Lisa est un court-métrage de 19 minutes en noir et blanc réalisé par Lorenzo Recio en 2008. Fantastique, il est d’un style peu commun au genre. En effet, il se démarque par la singuliarité des personnages, dont les jeux d’acteurs reposent principalement sur le langage corporel et la façon d’être plus que sur les paroles, dans un film presque muet. Si les personnages ont chacun un caractère bien défini, celui qui ressort le plus est sans conteste le personnage de Lisa, dont le film porte le nom.

Vivant avec un père violent qui martyrise toute sa famille, faisant régner un ordre parfait selon ses désirs, Lisa, qui représente la lumière, s’échappe de cette brutalité paternelle symbolisé par l’obscurité en s’enfuyant dans un monde imaginaire symbolisé par les (très) nombreuses cachettes de la jeune fille,dans lesquelles elle dissimule des objets, des photos qui créent un univers dont elle seule a l’accès. Le court métrage prend place en Amérique, entre 1900 et 1940, difficile de donner une date précise.
Ce petit film regorge de références tels que Alice au pays des merveilles de Lewis Carroll, où Lisa peut clairement être identifiée à Alice notamment par son lien avec les animaux, ainsi que des photographies de fillettes faites également par Lewis Caroll qui peuvent correspondre au personnage de Lisa. Mais on retrouve aussi une connotation très forte à La nuit du chasseur, du livre du même nom, un film en noir et blanc de 1955 réalisé par Charles Laughton en Amérique et qui conte l’histoire d’un beau-père violent. Le père de Lisa fait également penser à l’ogre du Petit poucet, un conte de Charles Perrault, par sa brutalité, sa violence et le fait qu’il finit (involontairement dans le conte) par égorger ses propres filles pour pouvoir les manger.

Le récit est construit de façon à ce que le spectateur laisse libre cours à son imagination quant à l’interprétation symbolique de l’histoire, guidée par une mise en scène qui insinue les violences du père plus qu’elle ne les dévoile, les rendant encore plus terribles. La musique du film s’accorde avec la mise en scène, avec une musique artificielle signifiée par le disque demandé par le père pour couvrir la terreur qui règne dans la maison, insistant sur l’absence de dialogues tout le long du film.

On distingue d’ailleurs un paradoxe frappant entre le père et Lisa. Lisa représente la lumière et son père la brutalité.

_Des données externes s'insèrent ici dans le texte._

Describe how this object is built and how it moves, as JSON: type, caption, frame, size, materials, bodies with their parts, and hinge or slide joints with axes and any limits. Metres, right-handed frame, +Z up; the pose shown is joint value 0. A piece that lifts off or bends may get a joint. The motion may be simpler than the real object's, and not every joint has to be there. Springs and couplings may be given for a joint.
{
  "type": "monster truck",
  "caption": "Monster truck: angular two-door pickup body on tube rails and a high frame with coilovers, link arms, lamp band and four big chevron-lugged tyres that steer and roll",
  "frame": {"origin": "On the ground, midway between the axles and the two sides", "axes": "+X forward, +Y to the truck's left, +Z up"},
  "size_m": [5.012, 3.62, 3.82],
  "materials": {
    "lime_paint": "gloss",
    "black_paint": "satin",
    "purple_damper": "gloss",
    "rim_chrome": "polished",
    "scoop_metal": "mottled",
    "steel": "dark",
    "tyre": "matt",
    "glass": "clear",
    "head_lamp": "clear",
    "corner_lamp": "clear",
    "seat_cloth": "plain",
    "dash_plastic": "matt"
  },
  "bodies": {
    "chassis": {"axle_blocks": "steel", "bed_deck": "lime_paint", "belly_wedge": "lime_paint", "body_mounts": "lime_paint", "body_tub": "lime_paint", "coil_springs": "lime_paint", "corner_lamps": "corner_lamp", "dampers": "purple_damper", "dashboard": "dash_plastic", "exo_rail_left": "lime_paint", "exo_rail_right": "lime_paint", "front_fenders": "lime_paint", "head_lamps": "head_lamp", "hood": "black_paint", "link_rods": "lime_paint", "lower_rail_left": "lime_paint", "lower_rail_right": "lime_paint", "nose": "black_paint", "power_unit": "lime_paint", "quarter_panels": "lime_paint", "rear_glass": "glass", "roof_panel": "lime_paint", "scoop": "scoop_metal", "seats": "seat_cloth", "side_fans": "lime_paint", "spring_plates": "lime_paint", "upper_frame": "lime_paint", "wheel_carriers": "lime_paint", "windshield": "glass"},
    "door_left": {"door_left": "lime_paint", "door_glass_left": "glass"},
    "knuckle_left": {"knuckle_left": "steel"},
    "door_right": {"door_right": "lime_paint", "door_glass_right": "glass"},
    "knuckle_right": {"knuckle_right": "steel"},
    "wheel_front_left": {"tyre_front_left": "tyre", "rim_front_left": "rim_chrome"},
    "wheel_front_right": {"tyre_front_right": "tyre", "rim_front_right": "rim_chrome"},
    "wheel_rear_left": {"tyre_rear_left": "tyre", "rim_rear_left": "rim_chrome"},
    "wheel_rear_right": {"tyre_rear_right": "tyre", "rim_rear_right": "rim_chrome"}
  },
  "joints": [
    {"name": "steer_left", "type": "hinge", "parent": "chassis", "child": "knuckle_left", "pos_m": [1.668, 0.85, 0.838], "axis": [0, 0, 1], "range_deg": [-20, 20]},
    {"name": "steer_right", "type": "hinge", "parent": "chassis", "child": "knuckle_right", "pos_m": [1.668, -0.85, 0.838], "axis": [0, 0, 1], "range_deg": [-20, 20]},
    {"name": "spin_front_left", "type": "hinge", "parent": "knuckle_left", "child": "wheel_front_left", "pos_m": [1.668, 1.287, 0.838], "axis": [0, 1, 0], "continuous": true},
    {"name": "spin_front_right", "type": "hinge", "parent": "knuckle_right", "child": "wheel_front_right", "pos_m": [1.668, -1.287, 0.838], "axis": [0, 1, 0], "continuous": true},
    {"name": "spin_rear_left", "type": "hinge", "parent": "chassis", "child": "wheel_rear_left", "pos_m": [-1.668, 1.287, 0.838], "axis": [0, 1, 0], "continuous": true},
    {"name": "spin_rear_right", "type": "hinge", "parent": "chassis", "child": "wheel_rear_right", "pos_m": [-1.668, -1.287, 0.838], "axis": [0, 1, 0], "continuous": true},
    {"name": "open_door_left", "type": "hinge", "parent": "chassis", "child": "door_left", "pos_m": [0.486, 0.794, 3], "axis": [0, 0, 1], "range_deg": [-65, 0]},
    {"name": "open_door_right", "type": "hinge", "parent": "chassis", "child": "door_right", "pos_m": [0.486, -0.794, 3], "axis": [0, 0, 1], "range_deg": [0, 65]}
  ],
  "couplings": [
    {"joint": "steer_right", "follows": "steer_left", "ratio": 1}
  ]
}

Mais Lisa incarne aussi l’innocence, les grands espaces, la clarté et la blancheur, tandis que son père contraste totalement en représentant la perversion, les lieux clos, l’enfermement, la terreur... A la fin du court métrage, Le père poursuit Lisa, sûrement dans le but de la tuer. L’obscurité du père envahit donc le territoire de la fille, représenté par la nuit qui tombe.

Mais c’est quand le père gît par terre, le crâne ouvert que la dimension symbolique du film prend tout son sens. En effet, Lisa remarque qu’une photo dépasse de la plaie béante du crâne de son père, et voit qu’il s’agit d’une photo de son enfance. Elle se met alors à retirer toutes les photos et tous les objets enfouis dans la tête de son bourreau et les remplace par ses objets et ses photos cachés à elle. L’interprétation de cette scène varie selon celle qu’a décidé de lui donner le spectateur, mais le symbole des objets et des photos dans la tête laisse majoritairement le public s’accorder sur leur rôle de souvenirs. Lisa cherche donc à refaire son père à sa façon, afin d’éloigner à tout jamais cette brute violente qu’il était avant. Malheureusement, ou heureusement, tout dépend de l’interprétaion donnée, cela enlève toute volonté à son père, qui donne l’impression d’être une coquille vide. Il finit par partir de la maison, poussé par Lisa (au sens littéral mais aussi métaphorique du terme car elle pousse au large la barque dans laquelle son père se trouvait). Là encore l’interprétation que l’on peut donner à cette scène depend de chacun, mais la morale de l’histoire est tout de même triste et amène le public à se questionner, à réfléchir sur ce qu’il a vu.

Ce court métrage a pour but principal de faire réfléchir ses spectateurs en utilisant pour arriver à ses fins une vision symbolique, métaphorique du sujet traité, celui d’une famille, dont une petite fille, martyrisée par le père. J’ai apprécié ce film car il offre une vision large de son interprétation, différente pour chacun. Le silence pesant sur la maison insiste sur la monstruosité de ce qui s’y cache, jouant plus sur le psychologique que sur le vu. S’en dégage un résultat plus fort qui permet à tout le monde de ressentir quelque chose et de se questionner sur ce qui se passe dans cette maison.